Wednesday, 14 December 2011

2011 Christmas Quiz - with answers

Having been accused by all and sundry of making these much too difficult in the past, I have decided to limit this year's to just ten questions. All of them concern writers who either write under different names, or are themselves fictional creations.

1. Who wrote well over 100 books over the course of a long career utilising both his own name and roughly 22 others, including Margeret Cooke  and J.J. Marric? A: John Creasey
2. Which well-known poet wrote detective fiction under a pseudonym, featuring the detective Nigel Strangeways? Both names, please. A: Cecil Day Lewis, Ncholas Blake
3. Who write a number of books in which a female detective writer, once herself put on trial for murder, features as one of the leading characters alongside an aristocratic companion? Author and character, please. A: Dorothy L.Sayers, Harriet Vane
4. The "Alexandria Quartet" features not one but two writers, one of whom acts as the narrator of the first volume. Who is the other, already an established novelist at the time of the story? A: Pursewarden (of course)
5. Who is the real author of "Hermione's Five o'clock chit chat" in "Lucia in London"? A: Stephen Merriall
6. By what name is Eric Blair better known? A: George Orwell
7. Which well-knonw historical writer with an active fan following used her maiden name of Halliday to write detective fiction in the 1960s and 1970s? A: Dorothy Dunnett (Halliday)
8. Under what name did Elizabeth Mackintosh write? A: Josephne Tey
9. As James Hilton he wrote "Goodbye Mr Chips" and "Lost Horizon", which became the film "Shangri-La", but what was the writer's real name? A: Glen Trevor
10. In Simon Raven's "Alms for Oblivion" series, which former army office becomes a successful novelist? A: Fielding Gray

Wednesday, 7 December 2011

"The Poisoned Chocolates Case" by Anthony Berkeley

The journalist A.B.Cox, who wrote for Punch, the Daily Telegraph and the Sunday Times wrote both as Anthony Berkely and Francis Iles. The latter pseudonym is perhaps better known, one book inspiring the Hitchcock classic Suspicion. As Anthony Berkely, Cox wrote the Roger Sheringham stories, a classic product of the Golden Age of detective writing (Cox was born in 1893, only three years after Agatha Christie).

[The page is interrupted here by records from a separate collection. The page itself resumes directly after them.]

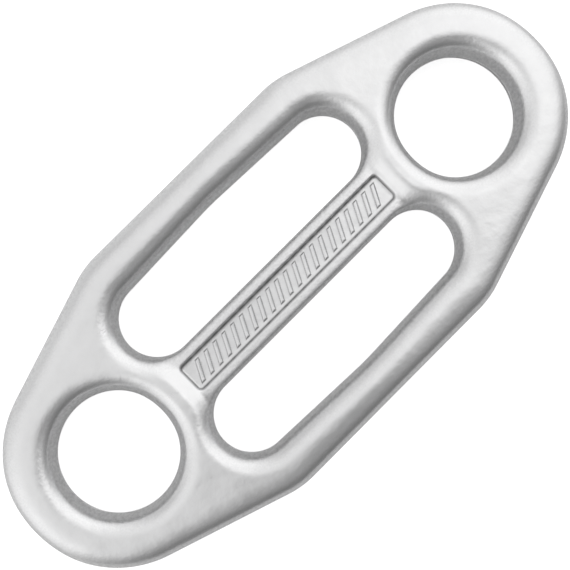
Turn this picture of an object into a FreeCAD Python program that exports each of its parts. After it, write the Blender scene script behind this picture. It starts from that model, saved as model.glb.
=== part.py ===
import FreeCAD, Part
import math
import os
import Sketcher

# Belay plate: one hot forging in aluminium alloy. A long ring-ended frame with
# a round eye in each end and two long rope slots, parted by a central bar.
# Frame of the part: X along the plate, Y across it, Z up out of the face.
# The origin is the middle of the plate. All sizes are millimetres.

V = FreeCAD.Vector
doc = FreeCAD.newDocument("belay_plate")

# ---------------------------------------------------------------- dimensions
dims = doc.addObject("Spreadsheet::Sheet", "dims")
VALUES = [
    # plan of the frame
    ("thickness", 9.8),            # over the flat faces
    ("half_width", 26.6),          # middle line to the long sides
    ("eye_offset", 40.8),          # middle of the plate to each eye's centre
    ("eye_radius", 10.4),          # bore of each eye
    ("end_radius", 19.7),          # rounded ends, concentric with the eyes
    ("flank_angle", 18.13),        # taper of the flanks to the long sides, degrees
    ("corner_radius", 16.3),       # where a flank turns into a long side
    # rope slots, measured on the mid-plane
    ("slot_arc_x", 20.09),         # centre of each rounded slot corner
    ("slot_arc_y", 11.54),
    ("slot_arc_radius", 6.54),
    ("slot_crown", 18.82),         # outer side of a slot, at its highest point
    ("crown_radius", 60.0),        # soft knuckle of that side
    # roundings of the frame
    ("outer_round", 4.3),
    ("eye_round", 3.6),
    ("slot_round", 3.1),
    # central bar
    ("bar_half_height", 3.95),
    ("bar_inset", 0.04),           # bar side behind the slot corner's cylinder
    ("bar_draft", 7.0),            # forging draft of the bar's sides, degrees
    ("bar_round", 1.0),
    ("bar_root_radius", 13.9),     # how far the bar's root runs into the end rings
    ("bar_root_turn", 20.0),       # root's flare past the slot corner, degrees
    # shallow panel in the bar, on both faces, with a row of plain slanted ribs
    ("panel_half_length", 23.9),
    ("panel_half_width", 2.75),
    ("panel_corner", 0.8),
    ("panel_depth", 0.5),
    ("rib_count", 21.0),
    ("rib_pitch", 2.1),
    ("rib_width", 0.75),
    ("rib_half_height", 1.85),
    ("rib_slant", 1.9),            # how far a rib's top leans past its foot
    ("rib_rise", 0.3),
]
for row, (name, value) in enumerate(VALUES, start=1):
    dims.set("A%d" % row, name)
    dims.set("B%d" % row, repr(float(value)))
    dims.setAlias("B%d" % row, name)
doc.recompute()
D = {name: float(dims.get(name)) for name, _ in VALUES}


# ------------------------------------------------------------------- helpers
def plane(body, role):
    """The body's own origin plane with this role."""
    return [f for f in body.Origin.OriginFeatures if f.Role == role][0]


def sketch_on(body, name, height=None):
    """A sketch on the body's XY plane, raised by an expression if one is given."""
    sk = body.newObject("Sketcher::SketchObject", name)
    sk.AttachmentSupport = [(plane(body, "XY_Plane"), "")]
    sk.MapMode = "FlatFace"
    if height:
        sk.setExpression("AttachmentOffset.Base.z", height)
    return sk


def line(sk, p, q):
    return sk.addGeometry(Part.LineSegment(V(p[0], p[1], 0), V(q[0], q[1], 0)), False)


def arc(sk, c, r, a0, a1):
    """Arc drawn anticlockwise from a0 to a1, in radians."""
    circle = Part.Circle(V(c[0], c[1], 0), V(0, 0, 1), r)
    return sk.addGeometry(Part.ArcOfCircle(circle, a0, a1), False)


def bound(sk, constraint, expression):
    """Adds a dimension and binds it to the sheet."""
    index = sk.addConstraint(constraint)
    sk.setExpression("Constraints[%d]" % index, expression)
    return index


def on_circle(c, r, a):
    return (c[0] + r * math.cos(a), c[1] + r * math.sin(a))


START, END, CENTRE = 1, 2, 3


def checked(obj):
    doc.recompute()
    if "Invalid" in obj.State or "Error" in obj.State:
        raise RuntimeError("%s failed: %s" % (obj.Name, obj.State))
    if hasattr(obj, "Shape") and (obj.Shape.isNull() or not obj.Shape.isValid()):
        raise RuntimeError("%s has no valid shape" % obj.Name)
    return obj


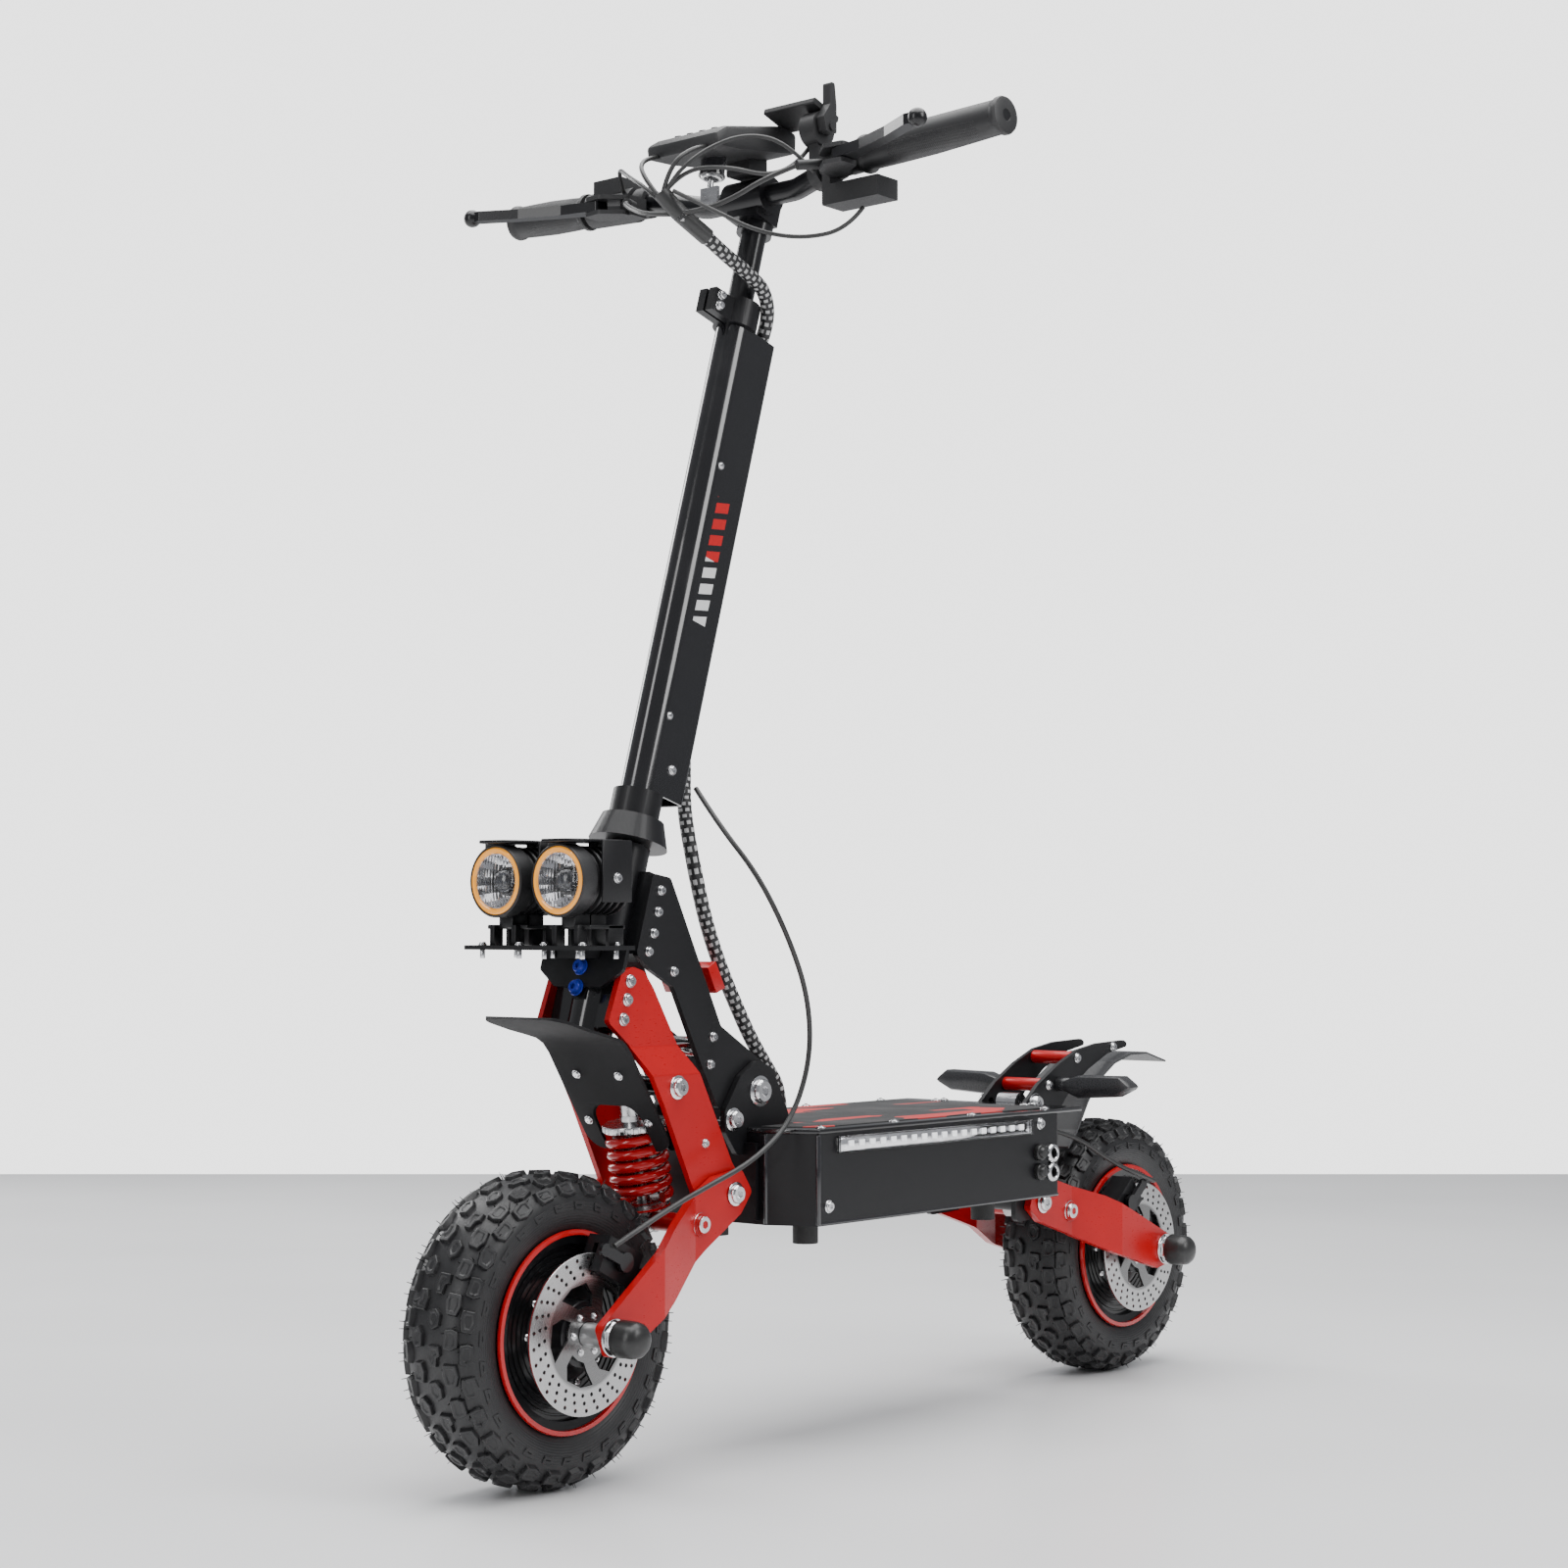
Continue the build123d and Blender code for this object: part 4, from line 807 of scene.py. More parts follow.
class SCOOTER_OT_tyres(bpy.types.Operator):
    """Adds both tyres, with their tread, side knobs and moulding hairs"""
    bl_idname = "scooter.tyres"
    bl_label = "Tyres"

    def execute(self, context):
        sizes = context.scene.scooter_sizes
        height = sizes.lug_height / MM
        section = [(88, -31), (91, -36), (98, -39.6), (108, -41.6), (117, -41.6), (125, -39), (131.5, -34),
                   (135.8, -27), (138.2, -18), (139.2, -9), (139.4, 0)]
        section += [(radius, -y) for radius, y in reversed(section[:-1])] + [section[0]]
        carcass = turned(section, 96)
        count = sizes.lug_pitches
        pitch = math.tau / count
        hook = [(-12, -7), (2, -10), (12, -6), (12, 3), (2, 4), (-1, 9), (-11, 8)]
        kite = [(-10, -8), (3, -9), (12, -1), (7, 8), (-5, 9), (-12, 2)]
        brick = [(-12, -8), (-2, -10), (12, -7), (13, 5), (2, 9), (-11, 7)]
        knob = [(-11, -8), (10, -9), (12, 0), (8, 8), (-9, 8), (-12, 1)]
        rib = [(-9, -4), (9, -4), (7, 5), (-6, 5)]
        # Each lug: its outline, its place round the tyre as a share of the pitch, its place across,
        # the carcass's radius there and its outward tilt.
        lugs = [
            (hook, 0.12, 10.5, 139.0, 4), (kite, 0.62, 8.5, 139.2, 3), (hook, 0.37, -9.5, 139.1, 4),
            (kite, 0.88, -10.5, 139.0, 4), (brick, 0.38, 26, 136.2, 24), (knob, 0.88, 27, 135.8, 25),
            (brick, 0.12, -27, 135.8, 25), (knob, 0.62, -26, 136.2, 24), (knob, 0.10, 37.2, 127.5, 52),
            (brick, 0.60, 37.2, 127.5, 52), (knob, 0.35, -37.2, 127.5, 52), (brick, 0.85, -37.2, 127.5, 52),
            (rib, 0.36, 41.4, 114, 84), (rib, 0.86, 41.4, 114, 84), (rib, 0.10, -41.4, 114, 84),
            (rib, 0.60, -41.4, 114, 84),
        ]
        blocks = []
        for outline, share, across, radius, tilt in lugs:
            flip = 1 if across > 0 else -1
            stand = height * (0.35 if outline is rib else 1.0)
            scale = flip * LUG_SCALE
            lug = outline_plate([(a * scale, b * scale) for a, b in outline], -2.5, stand, "x", 0)
            bpy.ops.object.mode_set(mode="EDIT")
            mesh = bmesh.from_edit_mesh(lug.data)
            bpy.ops.mesh.select_mode(type="FACE")
            bpy.ops.mesh.select_all(action="DESELECT")
            for face in mesh.faces:
                if abs(face.normal.x) > 0.9 and face.calc_center_median().x > 0:
                    face.select_set(True)
            bpy.ops.transform.resize(value=(1, 0.88, 0.88))
            bpy.ops.mesh.inset(thickness=0.0028)
            bpy.ops.mesh.inset(thickness=0.0005)
            bpy.ops.transform.translate(value=(-0.0009, 0, 0))
            bpy.ops.object.mode_set(mode="OBJECT")
            rounded(lug, 0.7, 1)
            moved(lug, (0, -flip * math.radians(tilt), 0), (radius, 0, across))
            blocks.append(moved(lug, (0, 0, share * pitch)))
        if sizes.hairs:
            places = [(0.05, 33, 132.8, 38), (0.3, 18.5, 138.0, 8), (0.45, 36, 130, 45), (0.6, 33, 132.8, 38),
                      (0.8, 18.5, 138.0, 8), (0.95, 40, 123, 65), (0.2, 38, 128, 55), (0.7, 30, 135, 30)]
            for share, across, radius, tilt in places:
                for flip in (1, -1):
                    clear()
                    bpy.ops.mesh.primitive_cone_add(vertices=4, radius1=HAIR_ROOT, radius2=HAIR_TIP,
                                                    depth=HAIR_SHORT if across < 20 else HAIR_LONG)
                    hair = moved(context.object, (0, math.radians(90 - flip * tilt), 0),
                                 (radius + 2, 0, flip * (across + 1)))
                    shift = 0.11 if flip < 0 else 0
                    blocks.append(moved(hair, (0, 0, (share + shift) * pitch)))
        rubber = joined([carcass, repeated(joined(blocks), count)])
        at_both_axles(rubber, "tyre_tread", "wheel", "tyre", "tyre", smooth=28)
        return {"FINISHED"}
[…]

The Poisoned Chocolates Case has always been one of my favourite of the Sheringham books. It gently satirises the cult of the gentleman detective, each member of his "Crime Circle", a society of amateur sleuths coming up in turn with a different but perfectly plausible explanation of the same facts, and each fingering a different murderer. It is perhaps unique in the genre in featuring a gentleman detective who can actually get it wrong.

Berekeley's books are often more complex than one finds with those of his contemporaries. The morality is often far from clear-cut, with likable murderers and detestable victims. He also plays narrative tricks, such as writing what does not feel like a crime novel at all and suddenly turning it midstream into a murder story. He did incidentally have a very good knowledge of police procedures from his journalistic activities and two of his novels, The Wychford Poisoning Case and The Anatomy of Murder are based on real life cases.

Happily some of his books have now been reprinted, and are also well worth looking out for in second hand bookshops. The Silk Stocking Murders and Murder in the Basement are also on my bookshelves and can be strongly recommended.